◆ GIVEN RECORDS
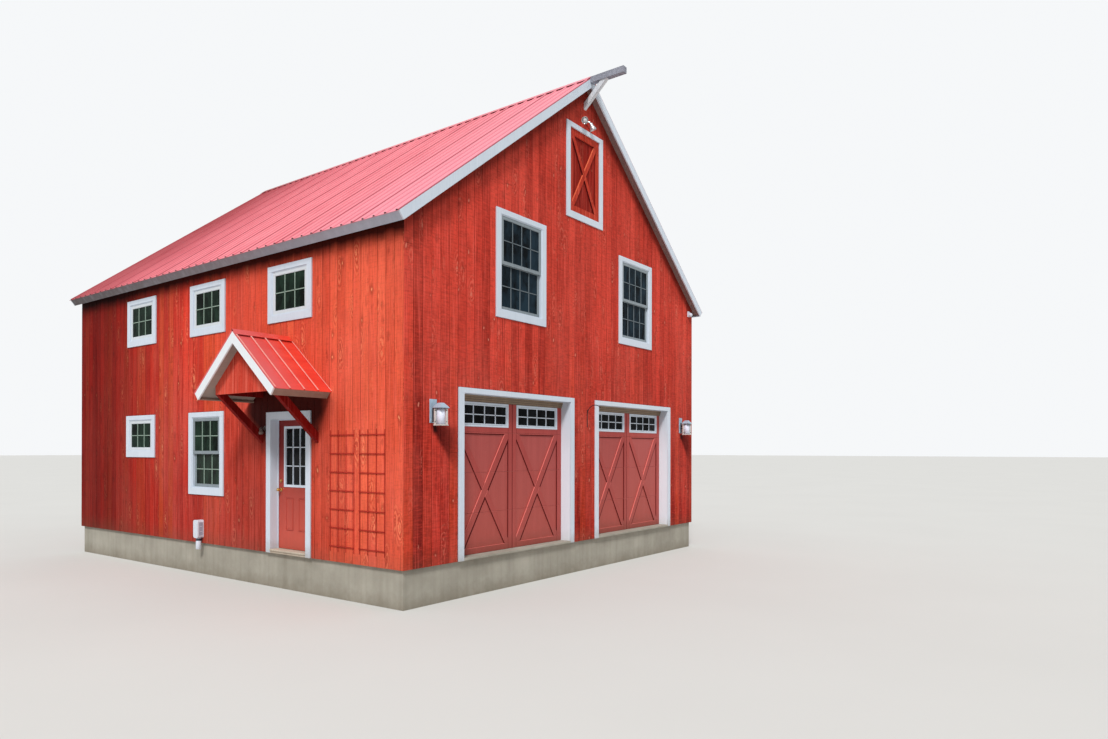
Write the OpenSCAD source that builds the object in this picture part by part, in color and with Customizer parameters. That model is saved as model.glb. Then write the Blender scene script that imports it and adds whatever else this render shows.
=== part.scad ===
// Two-storey gabled barn with two overhead garage doors, a loft door and a side entry under a bracketed hood.
// X runs across the front gable, Y runs back along the eave walls and Z is up.
// The origin is on the underside of the front foundation wall, on its middle line.

/* [Building] */
// Width across the front gable wall, outside the siding
barn_w = 8690; // [8400:10:9600]
// Length of the eave walls, outside the siding
barn_l = 10000; // [9200:10:12000]
// Height of the eave walls, from the siding's bottom edge to the roof's underside
eave_h = 4815; // [4700:5:5600]
// Thickness of the outside walls
wall_t = 190; // [170:5:240]

/* [Foundation and floors] */
// Height of the foundation, from the lowest ground to the siding's bottom edge
foundation_h = 550; // [300:10:900]
// Thickness of the foundation walls
foundation_t = 200; // [150:10:300]
// Setback of the foundation behind the face of the siding
foundation_inset = 40; // [0:5:100]
// Thickness of the ground-floor slab
slab_t = 120; // [100:10:200]
// Height of the upper floor's surface above the slab
upper_floor_z = 2950; // [2850:10:3200]
// Thickness of the upper floor
upper_floor_t = 240; // [180:10:300]
// Thickness of the loft floor
loft_floor_t = 200; // [150:10:260]
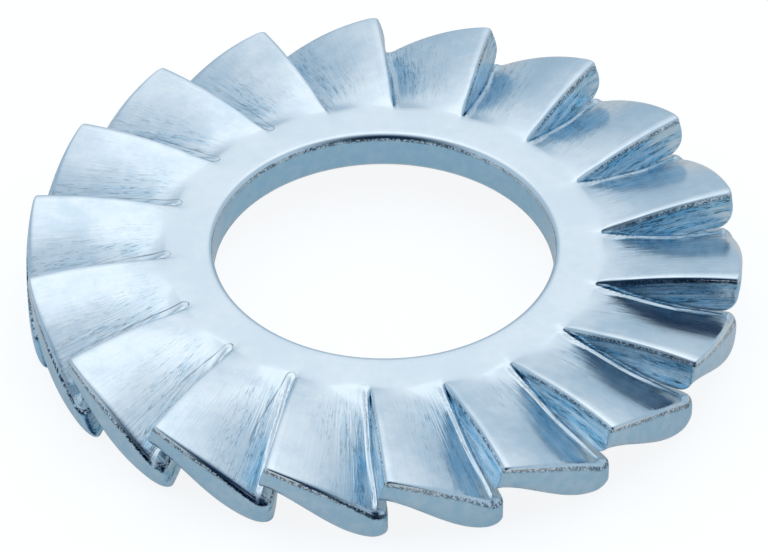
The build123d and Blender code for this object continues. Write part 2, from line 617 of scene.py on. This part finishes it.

◆ TASK BRIEF
Report the number of lines above containing the word "part", with no other text.

◆ WRITTEN SOLUTION
3